Coupled with Number 10's support for the fifth carbon budget and ratification of the Paris Agreement, the impression of a government that is quietly committed to action on climate change is being cultivated. The commitment to the environment that once saw Hammond declare that tackling climate change is "the conservative thing to do" has not been excised completely on his promotion to the Treasury.
And yet, the Chancellor is still a politician - albeit an unshowy one - and old Treasury habits die hard. Consequently, for all the encouraging policy signals, the Autumn Statement singularly fails to go far enough in supporting the UK's decarbonisation efforts.
The confirmation the carbon price floor (CPF) will remain in place until 2021 is welcome, but it does nothing to provide energy companies with the post 2020 investment signals they need. The CPF needs to be confirmed until coal power is phased out and just as importantly the level of funding support available for clean energy beyond 2020 has to be confirmed as soon as possible. You can see why Hammond ducked the decision, fearing headlines about increased energy bills on the brink of winter, better to try and bury it in next year's budget when everyone will be focused on Article 50. But this on-going delay to crucial policy decisions only serves to undermine the UK's energy project pipeline.
Urgently needed new policy thinking on green heat and energy efficiency is notable by its absence, and even where encouraging progress has been made more funding is required. As one commentator noted on Twitter, the government is promising almost exactly the same amount of investment in absolutely essential new transport technologies as it is in giving Buckingham Palace a lick of paint and some solar panels. Similarly, the promise of a little bit more flood resilience funding will be cold comfort to the thousands of households facing another winter of damp discontent.

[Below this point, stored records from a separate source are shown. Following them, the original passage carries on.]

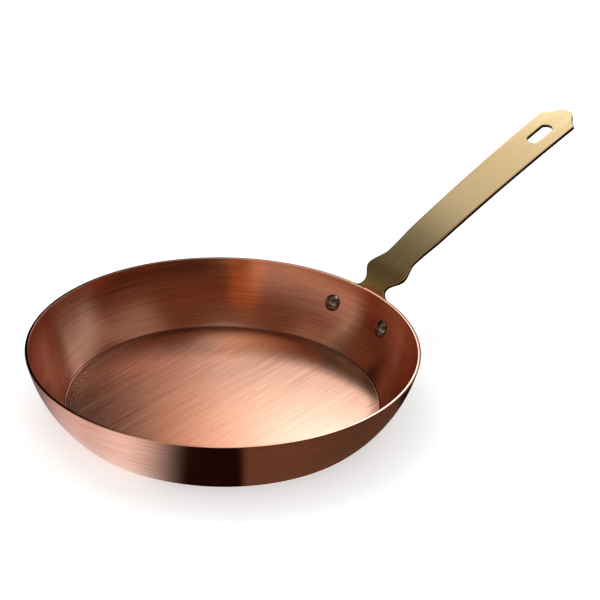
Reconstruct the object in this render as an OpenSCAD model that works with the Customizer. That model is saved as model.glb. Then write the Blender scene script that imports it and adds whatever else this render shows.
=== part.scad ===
// Copper frying pan with a brass strip handle on two rivets.
// Millimetres. The origin is the centre of the base, +Z is up and the handle points along +X.

/* [Pan] */
// Diameter over the rim
pan_d = 260; // [245:1:300]
// Height from the table to the rim
pan_h = 43.5; // [38:0.5:60]
// Diameter of the base, outside
base_d = 210.5; // [180:0.5:226]
// Radius of the wall's outward bow, outside
wall_bow_r = 88; // [75:1:200]
// Thickness of the copper sheet
sheet_t = 2; // [1.2:0.1:3]
// Radius of the inside corner between floor and wall
corner_r = 2; // [0.5:0.1:8]
// Radius of the outside edge of the base
base_edge_r = 1.5; // [0.5:0.1:5]

/* [Handle strip] */
// Thickness of the brass strip
strip_t = 2.5; // [1.5:0.1:4]
// How far below the rim the strip leaves the wall
leave_drop = 11; // [8:0.5:14]
// Radius of the bend that carries the strip out from the wall
bend_r = 36; // [24:1:44]
// Lean of the strip over level at the end of the bend, in degrees
neck_lean = 25.7; // [18:0.1:34]
// Radius of the long downward bow of the grip
grip_bow_r = 1870; // [1200:10:6000]
// Length of the strip along its upper face, from where it leaves the wall to the tip
strip_len = 216.5; // [190:0.5:260]

/* [Handle outline] */
// Length along the strip to the waist
waist_at = 16; // [13:0.5:18]
// Width of the waist
waist_w = 20.6; // [14:0.1:26]
// Length along the strip to the widest place of the shoulders
bulge_at = 28.5; // [24:0.5:34]
// Width of the shoulders
bulge_w = 35; // [29:0.1:42]
// Length along the strip to the throat, where the grip starts
throat_at = 44.5; // [38:0.5:50]
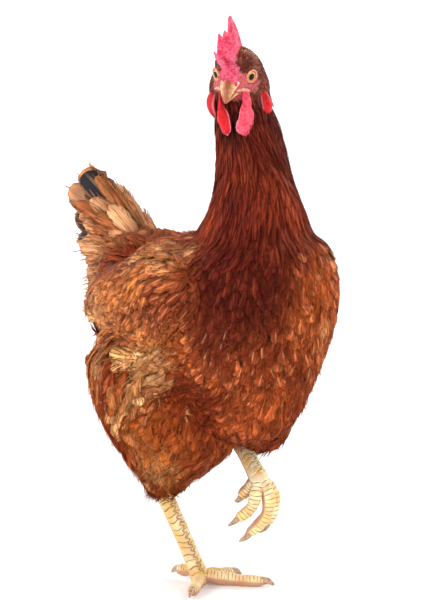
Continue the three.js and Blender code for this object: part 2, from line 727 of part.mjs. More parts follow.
const head = new THREE.Group();
head.applyMatrix4(headPlace);
const upperRoom = solid(upperBeakShape(GAP));
const lowerRoom = solid(lowerBeakShape(GAP));
head.add(mesh("head", headSolid(), neckFeathers));
head.add(mesh("beak_upper", cutBy(solid(upperBeakShape()), headRoom, ...nostrils()), yellowHorn));
head.add(mesh("beak_lower", cutBy(solid(lowerBeakShape()), headRoom, upperRoom), yellowHorn));
head.add(mesh("comb", cutBy(solid(combShape()), headRoom, upperRoom), redSkin));
for (const { name, side } of sides) {
  const eye = solid(ball(EYE.radius, eyeMiddle(side), 12, 8));
  head.add(mesh(`eye_${name}`, eye, eyeGlass));
  const wattle = cutBy(solid(wattleShape(side)), headRoom, lowerRoom, upperRoom, neckRoomInHead);
  head.add(mesh(`wattle_${name}`, wattle, redSkin));
  const lobe = cutBy(solid(lobeShape(side)), headRoom, neckRoomInHead);
  head.add(mesh(`ear_lobe_${name}`, lobe, redSkin));
}
hen.add(head);

for (const { name, side } of sides) {
  hen.add(mesh(`wing_${name}`, cutBy(wing(side), torsoRoom, neckRoom), wingFeathers));
}

const STANDING_JOINT = STANDING_FOOT.clone().setZ(6);
const legs = {
  right: { hock: STANDING_HOCK, joint: STANDING_JOINT, front: vec(0.5, -0.85, 0.2).normalize() },
  left: { hock: LIFTED_HOCK, joint: LIFTED_JOINT, front: vec(0.1, -0.5, 0.85).normalize() },
};

for (const { name, side } of sides) {
  const leg = legs[name];
  const thighRoom = solid(thighShape(THIGHS[name], GAP));
  const other = name === "left" ? [solid(thighShape(THIGHS.right, GAP))] : [];
  const thigh = cutBy(solid(thighShape(THIGHS[name])), torsoRoom, wingBed(side), ...other);
  hen.add(mesh(`thigh_${name}`, thigh, paleFeathers));
  const shank = cutBy(solid(shankShape(leg.hock, leg.joint, leg.front)), thighRoom, torsoRoom);
  hen.add(mesh(`shank_${name}`, shank, legScales));
  const shankRoom = solid(shankShape(leg.hock, leg.joint, leg.front, GAP));
  hen.add(mesh(`foot_${name}`, cutBy(foot(name, leg.joint), shankRoom, below(0)), legScales));
  for (const [toe, { points, up }] of Object.entries(TOES[name])) {
    const claw = solid(clawShape(points, up.clone().normalize()));
    hen.add(mesh(`claw_${name}_${toe}`, cutBy(claw, below(0)), clawHorn));
  }
}

export default hen;
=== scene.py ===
# %% [markdown]
# # A brown laying hen, at life size
# The solids of the hen are loaded as a fixed frame: torso, neck, head, wings, tail, legs and the soft red
# parts of the face. Everything here is built round that frame, so that nothing has to be fitted afterwards.

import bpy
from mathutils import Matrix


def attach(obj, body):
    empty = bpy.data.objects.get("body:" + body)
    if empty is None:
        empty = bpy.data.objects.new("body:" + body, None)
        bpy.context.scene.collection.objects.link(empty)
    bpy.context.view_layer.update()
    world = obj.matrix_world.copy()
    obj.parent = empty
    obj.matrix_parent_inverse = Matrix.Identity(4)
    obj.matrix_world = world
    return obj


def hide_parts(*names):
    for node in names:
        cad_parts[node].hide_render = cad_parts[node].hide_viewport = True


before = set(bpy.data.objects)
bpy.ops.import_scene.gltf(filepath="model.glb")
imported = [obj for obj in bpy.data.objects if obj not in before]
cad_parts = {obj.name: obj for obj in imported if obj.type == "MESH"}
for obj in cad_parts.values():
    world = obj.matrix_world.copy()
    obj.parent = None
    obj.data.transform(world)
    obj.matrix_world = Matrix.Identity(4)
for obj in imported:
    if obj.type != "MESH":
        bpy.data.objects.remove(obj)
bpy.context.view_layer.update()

import math

import bmesh
import bpy
import numpy as np
from mathutils import Vector, noise
from mathutils.bvhtree import BVHTree

# %% [markdown]
# The hen's own sizes are easiest to think of in millimetres, measured from the middle of her body, with +Z
# up and her beak towards -Y. The frame is in metres from the sole of the foot that she stands on, so one
# function carries every finished point across.

# %% Sizes and places
MM = 0.001
FOOT = np.array([-8.5, 9.8, 0.0])


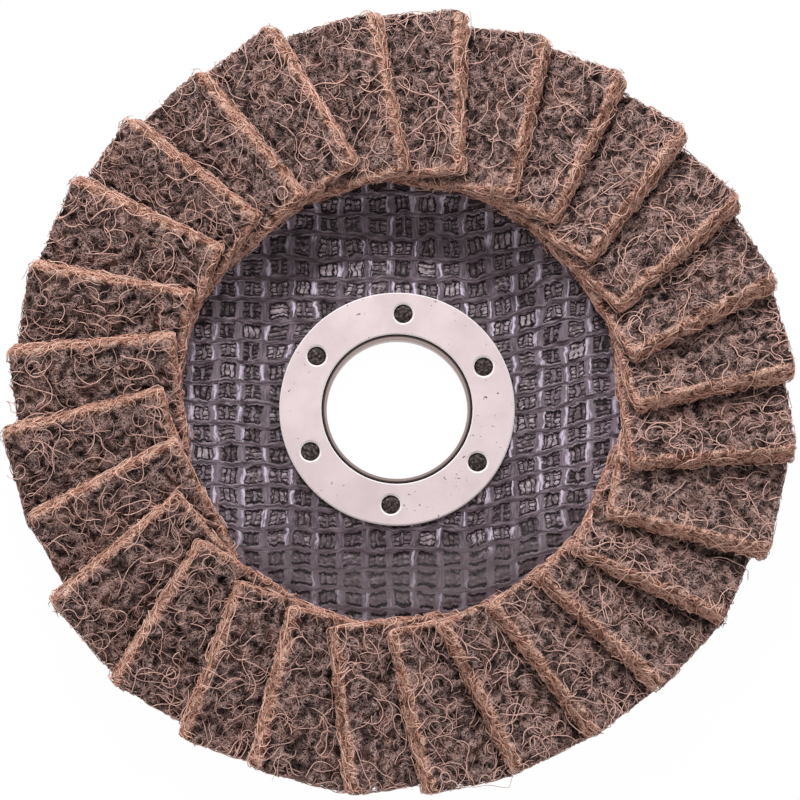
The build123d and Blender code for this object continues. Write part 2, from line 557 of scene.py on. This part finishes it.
plate = {
    "neckRadius": 11.77,
    "ringRadius": 18.55,
    "recessRadius": 18.6,  # round the rear flange
    "flangeRecess": 0.8,
    "holeCircle": 15.23,
    "holeTurn": 3.7,
    "holeCount": 6,
    "pipRadius": 1.45,
    "pipFlatness": 0.32,
    "pipDetail": 4,
    "floor": 2.3,
    "crest": 5.4,
    "floorRadius": 24.0,
    "mouthRadius": 31.5,
    "softBend": 0.9,
    "cone": 4.0,
    "outerRadius": 58.0,
    "rimBevel": 0.3,
    "thickness": 2.0,
    "backShift": 0.25,  # the bends of the back lie this much further in
    "backRadii": (46, 35, 33, 32, 31, 30, 28, 26, 25, 24, 23),
    "clothFrom": 17.9,
    "clothTo": 36.4,
    "clothDown": 42,  # back down on the plate, under the bed
    "clothStep": 0.205,
    "bedFrom": 34.1,  # the cloth climbs over the bed's inner edge here
    "bedClimb": 0.78,
    "turnSteps": 840,
}
# two cloths show: pitch, shift, half width and lift of warp (up and down) and weft (across)
topCloth = {"pitch": (3.93, 3.3), "shift": (-1.1, 0.9), "half": (0.68, 0.5), "lift": (0.34, 0.44)}
underCloth = {"pitch": (0.85, 0.82), "shift": (0.3, 0.1), "half": (0.26, 0.26), "lift": (0.1, 0.14)}
# wander of hand-laid glass, as amount, size and seed
warpWander = ((0.65, 7, 3), (0.34, 1.7, 5))
weftWander = ((0.75, 5, 9), (0.32, 1.4, 6))
weftClimb = {"from": 12, "share": 0.2}  # the weft climbs on the right
yarnFlank = {"out": 0.12, "in": 0.22}  # how far a yarn's flank runs past its half width and into it
resin = {
    "fillFrom": 16,  # it drowns the cloth from here down
    "fillTo": 27,
    "fillWander": (4, 6, 14),
    "fillMost": 0.9,
    "fillLevel": 0.37,
    "sink": 0.25,  # bottom of the weave, under the plain plate
    "clothLift": 0.6,
    "shade": 0.4,  # of the slope at the top, between these radii
    "shadeFrom": (24, 26),
    "shadeTo": (33.5, 32),
    "shadeTurn": (0.3, 0.8),  # cosines off straight up
    "glassAndSheenSides": (17, 26),  # at both sides and on the crest: paler warps with painted sheen, more glints (partly bare glass, partly painted highlight) and painted highlights on the wefts
    "glassAndSheenCrest": (28.5, 31.5),
    "pipLumps": (0.12, 0.6, 2),
}


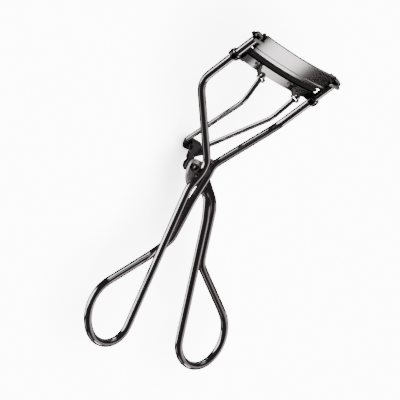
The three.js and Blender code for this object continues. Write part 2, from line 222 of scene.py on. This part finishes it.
def add_prism(bm, outline, low, high):
    """A flat plate with the given outline, added to the mesh."""
    bottom = [bm.verts.new((x, y, low)) for x, y in outline]
    top = [bm.verts.new((x, y, high)) for x, y in outline]
    bm.faces.new(bottom[::-1])
    bm.faces.new(top)
    for k in range(len(outline)):
        m = (k + 1) % len(outline)
        bm.faces.new((bottom[k], bottom[m], top[m], top[k]))


def bevel(obj, width, segments=3, angle=30):
    """Softens the edges sharper than the angle, and keeps the flat faces flat in reflections."""
    modifier = obj.modifiers.new("edges", "BEVEL")
    modifier.width = width * MM
    modifier.segments = segments
    modifier.limit_method = "ANGLE"
    modifier.angle_limit = math.radians(angle)
    modifier.use_clamp_overlap = True
    weighted = obj.modifiers.new("flat faces", "WEIGHTED_NORMAL")
    weighted.keep_sharp = True


def by_angle(obj, degrees):
    """Smooth shading, except across edges sharper than the angle."""
    mesh = obj.data
    bm = bmesh.new()
    bm.from_mesh(mesh)
    for edge in bm.edges:
        edge.smooth = len(edge.link_faces) == 2 and edge.calc_face_angle() < math.radians(degrees)
    bm.to_mesh(mesh)
    bm.free()


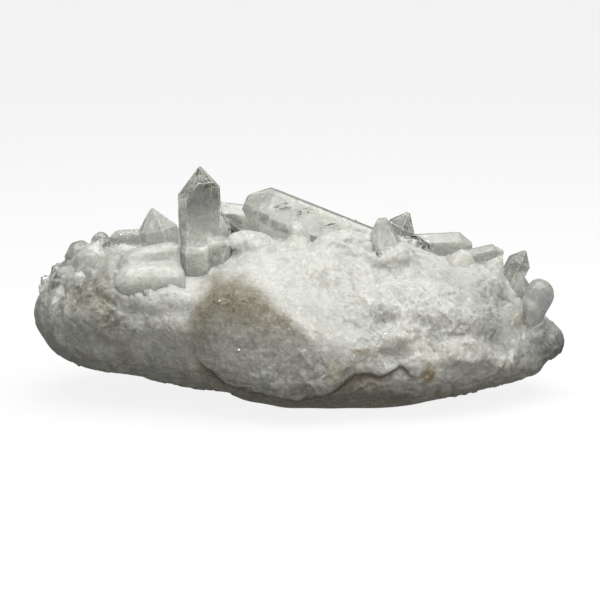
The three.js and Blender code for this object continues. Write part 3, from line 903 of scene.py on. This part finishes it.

Worse still, in crucial areas Hammond is following Osborne in continuing to back high carbon policies. Tax breaks for the world's richest companies are still on offer in the North Sea, while freezing fuel duty at a time when oil prices are historically low, air quality is at illegal levels, and the Treasury's coffers are bare is economically and environmentally senseless.
On each of these critical issues Hammond has kicked the can down the road - the problem is a fork in the road is in sight.
Anyone thinking the avalanche of news that has swamped 2016 will slow down next year only needs to look ahead to spring 2017. The next budget will come within weeks of the government triggering Article 50, publishing its economy-shaping emissions reduction plan, delivering its legally-mandated air quality plan, and hopefully publishing its 25 year plan for nature. The medium to long term future of the economy in general and the green economy in particular rests on these inter-locking policy moves, and if they are to have any credibility they will have to be backed by a genuinely green budget. Decisions will be required on clean energy funding, energy efficiency, green heat, climate resilience, diesel scrappage, and many other green business issues.
And as if the challenge facing Hammond was not tough enough, these decisions will have to be made in the face of a fiscal climate that the Autumn Statement today confirmed is far, far bleaker than the UK's band of Brexit cheerleaders ever suggested. Clever low cost policy moves and a real focus on the merits of well-tailored environmental regulation and taxation will have to be embraced.
Today's Autumn Statement suggests Hammond still understands and appreciates the clean tech zeitgeist, but he faces an enormous challenge over the winter to deliver the green budget that will finally allow the UK's low carbon economy to break out from the sense of weltschmerz that has dominated much of 2016.